TASK PROMPT> Going from the top of the data below, give again each line through the one containing "a side limb", both ends kept.

STORED DATA>
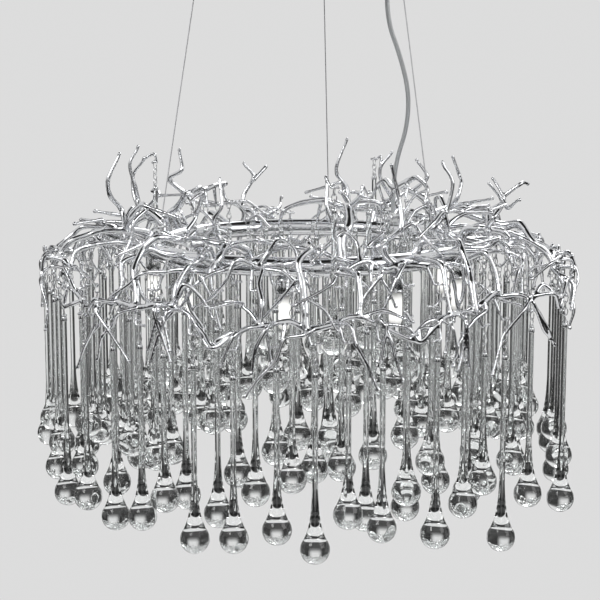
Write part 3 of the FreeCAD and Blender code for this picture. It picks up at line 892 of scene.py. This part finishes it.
def arching(start, aim, length, thickness):
    """Draws a side limb that bows to one side, sometimes with a fork."""

    def draw(loose):
        heading = aim + rng.normal(size=3) * (0.2 + 0.8 * loose)
        heading /= np.linalg.norm(heading)
        reach = length * (1 - 0.5 * loose)
        bow = np.cross(heading, rng.normal(size=3)) * reach * 0.22 + UP * reach * 0.1
        middle = start + heading * reach * 0.5 + bow
        end = start + heading * reach - bow * 0.4
        stations = through((start, thickness * 1.3), (middle, thickness), (end, thickness * 0.8))
        paths = [with_knob(stations, thickness)]
        if rng.random() < 0.45:
            aside = np.cross(heading, UP) * rng.choice([-1.0, 1.0]) + heading * 0.6 - UP * 0.2
            fork_end = middle + aside / np.linalg.norm(aside) * reach * rng.uniform(0.4, 0.7)
            fork = through((middle, thickness), (fork_end, thickness * 0.8))
            paths.append(with_knob(fork, thickness))
        return paths

    return draw


def trailing(row, start, way, length, thickness):
    """Draws a limb that goes out over the hooks, then meanders down in front of their drops.

    The hooks of a row are on a straight line, so the radius is the distance of that line, with
    a gap added, over the cosine of the angle from the row's middle.
    """
    azimuth = math.atan2(start[1], start[0])

    def draw(loose):
        drift = way * rng.uniform(0.15, 1.0) * length / row.reach
        fall = length * rng.uniform(0.45, 1.0) * (1 - 0.4 * loose)
        outside = row.reach + IN_FRONT + rng.uniform(-0.0015, 0.0015) + rng.normal() * 0.006 * loose

        def spot(turned_by, depth):
            return polar(outside / math.cos(turned_by - row.azimuth), turned_by, start[2] - fall * depth)

        bends = (
            (0.3, rng.uniform(-0.05, 0.1)),
            (rng.uniform(0.45, 0.75), rng.uniform(0.35, 0.6)),
            (1.0, 1.0),
        )
        stations = through((start, thickness * 1.3), *(
            (spot(azimuth + drift * share, depth), thickness * (1.05 - 0.25 * share))
            for share, depth in bends
        ))
        paths = [with_knob(stations, thickness)]
        if rng.random() < 0.6:
            fork_end = spot(azimuth + drift * rng.uniform(-0.5, 0.1), rng.uniform(0.6, 0.95))
            paths.append(with_knob([stations[1], *through((fork_end, thickness * 0.8))], thickness))
        return paths

    return draw


print("drawing helpers ready")

# %% [markdown]
# ## Boughs and hooks
# The main limbs follow the CAD spray, with lower boughs: a bough leaves the ring and bends out
# to the backbone, which runs above the hooks. A hook is the straight pin that a drop's first
# link hangs on.

# %% Boughs and hooks
ROOT_RISE = 0.007
KNEE_OUT = 0.032
INNER_KNEE = 0.052
BACK_FROM_HOOKS = 0.034
PIN_HALF = 0.0045
IN_FRONT = 0.0125


def tip(row, index, side):
    """Stations of a hook: down to the pin, straight along it, and a little beyond to a knob."""
    stops = ((PIN_HALF, 1.15), (0.0, 1.0), (-PIN_HALF, 1.15), (-1.5 * PIN_HALF, 1.4))
    place = row.places[index]
    return through(*((row.hook(place + side * shift), PIN_RADIUS * share) for shift, share in stops))


def bough(row, centre):
    """Draws the bough, from inside the ring tube to the backbone and on to the middle pin."""
    root = polar(RING_RADIUS, row.azimuth, RING_TOP)
    half_way = (RING_RADIUS + row.reach) / 2

    def draw(loose):
        lift = 0.020 + 0.030 * loose + rng.uniform(0.0, 0.008)
        if row.inner:
            knee = polar(half_way, row.azimuth + math.radians(4), RING_LEVEL + INNER_KNEE)
        elif not row.outer:
            knee = polar(half_way, row.azimuth - math.radians(3), RING_LEVEL + lift)
        else:
            knee = polar(RING_RADIUS + KNEE_OUT, row.azimuth + math.radians(4), RING_LEVEL + lift)
        stations = through(
            (root - UP * 0.004, ROOT * 1.2), (root + UP * ROOT_RISE, ROOT), (knee, ROOT * 0.85),
        )
        if row.outer:
            azimuth = row.azimuth - math.radians(2)
            second = polar(row.reach - BACK_FROM_HOOKS, azimuth, RING_LEVEL + lift * 0.9)
            stations += through((second, ROOT * 0.7))
        return [limb(stations + through((centre, FINE * 1.3)), tail=tip(row, len(row.places) // 2, -1))]

    return draw


def lesser_bough(row, spot, turn):
    """Draws a bough from the outside of the ring, beside the first one, to a spot on the backbone."""
    spot_reach = float(np.hypot(*spot[:2]))
    spot_azimuth = math.atan2(spot[1], spot[0])
    root_reach = RING_RADIUS + 0.6 * TUBE_RADIUS

    def draw(loose):
        azimuth = row.azimuth + turn * rng.uniform(0.6, 1.4)
        lift = rng.uniform(0.002, 0.016) + 0.034 * loose

        def between(share, turn_share, rise):
            reach = RING_RADIUS * (1 - share) + spot_reach * share
            return polar(reach, azimuth * (1 - turn_share) + spot_azimuth * turn_share, RING_LEVEL + rise)

        root = polar(root_reach, azimuth, RING_LEVEL + 0.005)
        stations = through((root, ROOT * 0.9), (between(0.4, 0.3, lift), ROOT * 0.66))
        if row.outer:
            stations += through((between(0.8, 0.7, lift * 0.9), ROOT * 0.56))
        return [limb(stations + through((spot, FINE)))]

    return draw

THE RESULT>
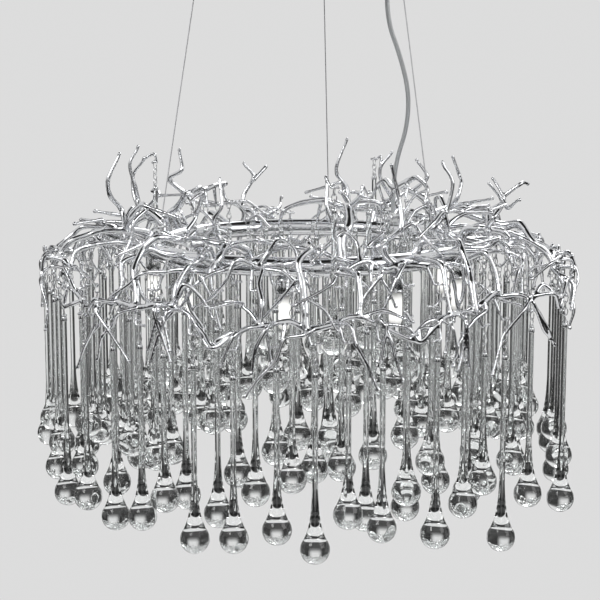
Write part 3 of the FreeCAD and Blender code for this picture. It picks up at line 892 of scene.py. This part finishes it.
def arching(start, aim, length, thickness):
    """Draws a side limb that bows to one side, sometimes with a fork."""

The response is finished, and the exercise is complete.